Pékin est en plein brouillard ! L’Asie inquiète les entrepreneurs français. Et elle les attire moins. Telles sont quelques-unes des conclusions du baromètre annuel de l’export réalisé par OpinionWay pour Capital Export. On y apprend notamment que 52% des dirigeants de PME ne souhaitent pas se développer en Asie (une hausse de 9 points en un an !). En outre, seuls 4% d’entre eux disent envisager de se développer en Chine.
Cette frilosité n’a rien de surprenant. La Chine a changé profondément et rapidement. L’économie n’y est plus la priorité des priorités : après avoir cherché à rebâtir des nouvelles routes de la Soie, « l’Empereur Xi » met désormais au même niveau que la croissance, la sécurité, une surveillance et un contrôle rapprochés des individus, et bien sûr, l’armement. Les déterminants de la Chine sont désormais principalement politiques.
En termes macro-économique cela se traduit par une croissance de 5,2% du PIB en 2023, la plus basse depuis 1990. Elle serait même plutôt proche des 3-4% selon certains experts.
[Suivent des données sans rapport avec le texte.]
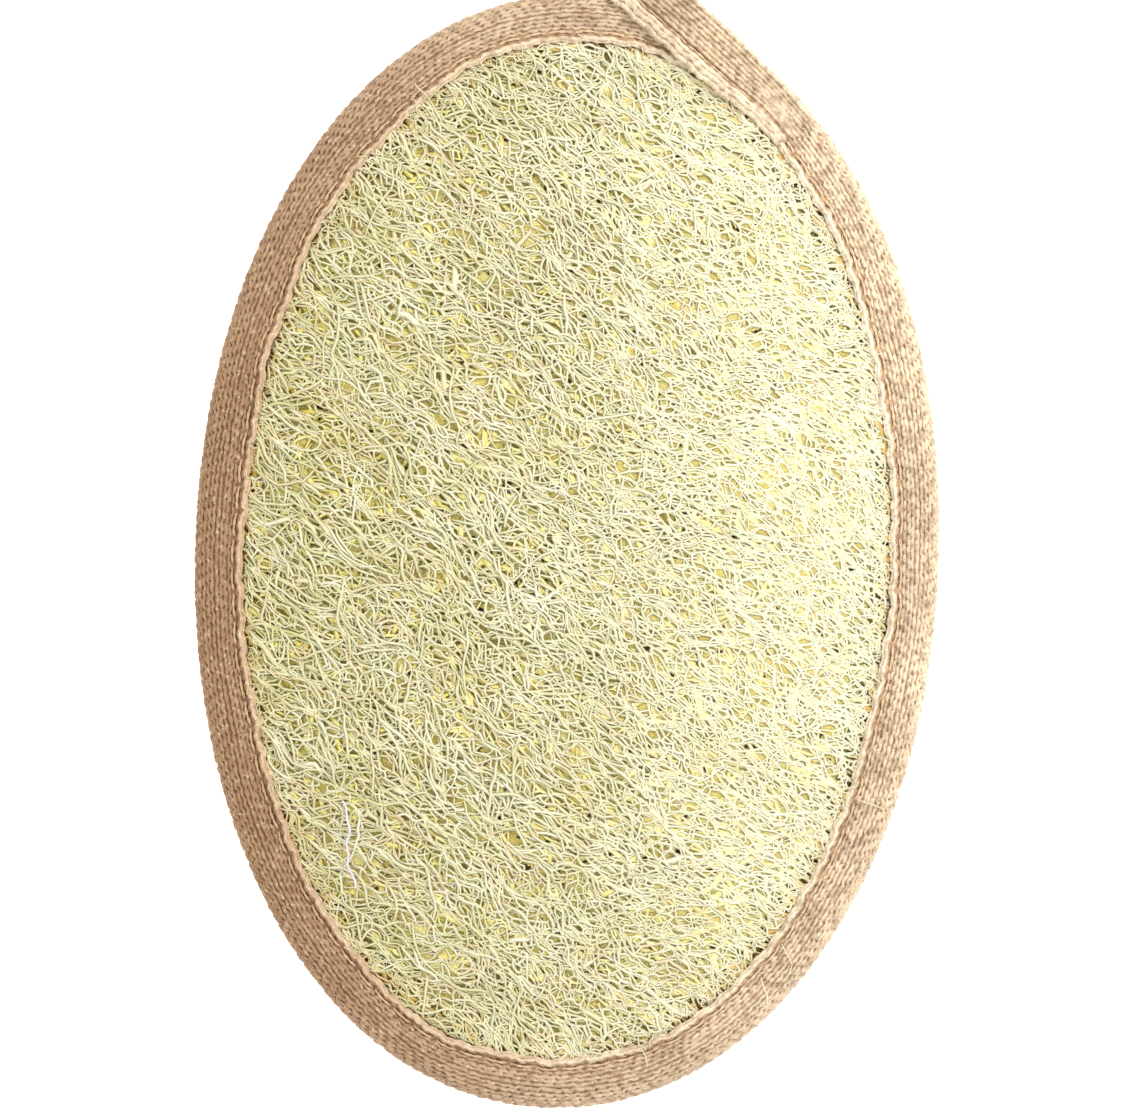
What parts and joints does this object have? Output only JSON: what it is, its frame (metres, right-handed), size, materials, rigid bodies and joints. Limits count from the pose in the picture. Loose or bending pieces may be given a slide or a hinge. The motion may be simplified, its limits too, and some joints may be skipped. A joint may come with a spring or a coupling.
{
  "type": "loofah sponge pad",
  "caption": "Flat oval scrubbing pad of pressed natural loofah sponge, its rim bound in folded woven cotton tape that runs on into a hanging loop.",
  "frame": {"origin": "middle of the oval on the plane the pad lies on, at the flat spot in the middle of its back", "axes": "+Z out of the front of the pad, +Y along the oval towards the hanging loop, +X to the right as seen from the front"},
  "size_m": [0.12, 0.2307, 0.012],
  "materials": {
    "loofah": "dry plant fibre",
    "cotton_tape": "woven cotton twill",
    "sewing_thread": "matte sewing thread"
  },
  "bodies": {
    "root": {"loofah_sheet": "loofah", "binding_tape": "cotton_tape", "seam_thread_front": "sewing_thread", "seam_thread_back": "sewing_thread"}
  },
  "joints": []
}
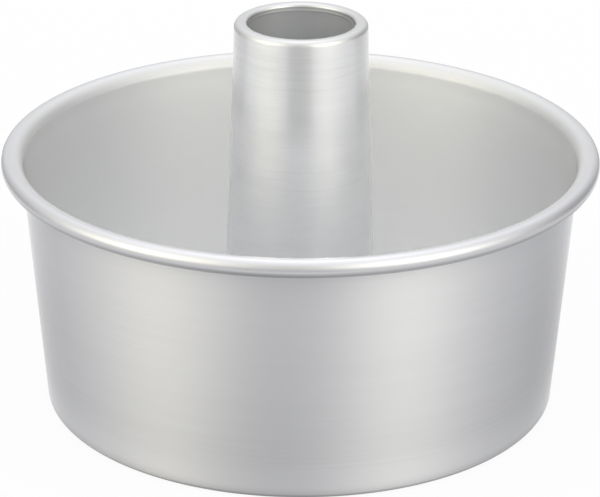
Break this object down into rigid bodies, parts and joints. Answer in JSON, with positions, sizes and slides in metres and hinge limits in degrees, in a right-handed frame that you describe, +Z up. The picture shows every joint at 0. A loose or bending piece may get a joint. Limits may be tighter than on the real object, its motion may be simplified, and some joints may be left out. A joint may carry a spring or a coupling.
{
  "type": "angel food cake pan",
  "caption": "Round tapered tube pan for angel food cake, with a rolled rim and a lift-out base plate that carries a tall centre tube.",
  "frame": {"origin": "centre of the circle the pan stands on, on the table plane", "axes": "+Z straight up along the tube, X and Y level; the pan is round, so X and Y have no special side"},
  "size_m": [0.216, 0.216, 0.1425],
  "materials": {
    "wall_sheet": "satin anodised, fine circular spinning lines outside, matte inside",
    "plate_sheet": "matte anodised",
    "tube_sheet": "satin anodised with fine circular lines"
  },
  "bodies": {
    "pan_ring": {"pan_wall": "wall_sheet"},
    "insert": {"base_plate": "plate_sheet", "centre_tube": "tube_sheet"}
  },
  "joints": [
    {"name": "insert_lift", "type": "slide", "parent": "pan_ring", "child": "insert", "axis": [0, 0, 1], "range_m": [0, 0.0992]}
  ]
}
Le pays peine clairement à se remettre d’une politique « Zéro-Covid » très longue et très dure, marquée par la fermeture brutale de plusieurs villes et l’absence de plan de soutien aux entreprises, contrairement à ce qui s’est produit pour les économies occidentales.
Parmi les facteurs aggravant du ralentissement économique, la chute de près de 30% des prix dans l’immobilier, un secteur qui représente le quart de la croissance du PIB et constitue 70% du patrimoine des ménages. Cet effondrement, conjugué à celui de la bourse a ruiné de nombreux chinois.
Résultat, la consommation, qui représente un tiers du PIB, reste très en-deçà de celle de l’UE à 27% (50%), de la France (55%) et surtout des Etats-Unis (70%). C’est l’échec principal de la Chine : la consommation n’a jamais pris le relais de l’investissement. S’ajoute enfin le dernier pilier, les exportations, de plus en plus contraintes par les mesures protectionnistes, principalement aux Etats-Unis, mais qui poignent en Europe. Et nous pourrions ajouter la natalité (divisée quasiment par deux en 15 ans), le chômage des jeunes (le pays ne peut plus fournir sur le long terme des emplois à 12 millions de diplômés par an …), mais aussi la bombe à retardement du vieillissement, de la couverture sociale et médicale qui sont quasiment inexistantes …
Ce brouillard nous masque les immenses gisements commerciaux de la Chine. Difficile de négliger le 2èmemarché du monde : le quart du PIB mondial, 60% des capacités industrielles mondiales, 50% des chaînes de valeur critiques des entreprises américaines qui ne sont pas substituables et dépendent de la Chine. Difficile d’y percer. La préférence nationale se renforce et l’industrie chinoise monte en gamme rapidement.
Dans ce contexte, les entreprises proposant des produits à faible valeur ajoutée, peu différenciés, auront de réelles difficultés. Seules celles ayant des offres et des savoir-faire distinctifs peuvent réussir. C’est le cas de plusieurs entreprises que nous accompagnons qui prospèrent en Chine, ou envisagent de s’y implanter commercialement dans la santé, la métrologie, les capteurs, les équipements industriels de pointe …
Si les difficultés et les défis multiples auxquels fait face la Chine sont largement médiatisés chez nous, la Chine reste un immense marché, et représente des gisements de développement significatifs pour des produits distinctifs. Une transition qui ne change rien pour les entreprises disposant d’offres innovantes et techniques, à l’instar de HPS, dans le domaine des vérins de haute technicité, qui s’est implantée d’abord commercialement, puis a créé une usine à Shenzhen, de CÉLEC dans le domaine des détecteurs optiques, qui a suivi le même chemin en créant une usine à Ningbo, toutes deux pour servir efficacement la zone asiatique, ou encore de FOGALE (capteurs capacitifs) ou VERDOT (solution de chromatologie basse pression) qui sont présentes depuis plusieurs années par le biais de distributeurs spécialisés qui diffusent leurs solutions.
Autant de PME françaises qui ouvrent la voie et continuent à nous rappeler combien l’export, tout simplement, reste une route de croissance incontournable.